The temporal coincidence of mass extinction events, LIPs and bolide impacts has been recognised for more than three decades. Advances in radio-isotopic dating techniques have refined the link between LIPs and at least half of the major extinctions of the Phanerozoic, whilst despite much searching, there remains only one confirmed example of a bolide impact coinciding with an extinction event. Four of the “Big Five” extinctions are associated with LIPs – too many to be mere coincidence – implying that large scale volcanism is the main driver of mass extinctions. However, some of the most voluminous LIPs, particularly the oceanic plateaus of the Cretaceous, were emplaced with minimal faunal losses and so volume of magma is not the only factor governing LIP lethality. The missing link might be continental configuration because the best examples of the LIP/extinction relationship occurred during the time of Pangaea. The only major extinction since Pangaea's break up was the end-Cretaceous – unique in that it coincided with both LIP eruptions and the bolide that created the Chicxulub crater.

Of the major and minor extinctions examined here, most are associated with global warming and proximal killers such as marine anoxia (including the Early/Middle Cambrian, the Late Ordovician, the intra-Silurian, intra-Devonian, end-Permian, and Early Jurassic crises).
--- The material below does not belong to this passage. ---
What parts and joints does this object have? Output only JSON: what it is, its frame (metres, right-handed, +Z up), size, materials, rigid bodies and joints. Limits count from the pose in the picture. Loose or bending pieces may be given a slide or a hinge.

Many, but not all of these are accompanied by large negative carbon isotope excursions, supporting a volcanogenic origin but in several cases the excursion is too big to be attributed to volcanic gases alone. Additional input of isotopically light carbon in the form of greenhouse gases from methane hydrates and thermogenic gases may be the missing link, with responsibility also for extreme warming and other deadly knockon effects.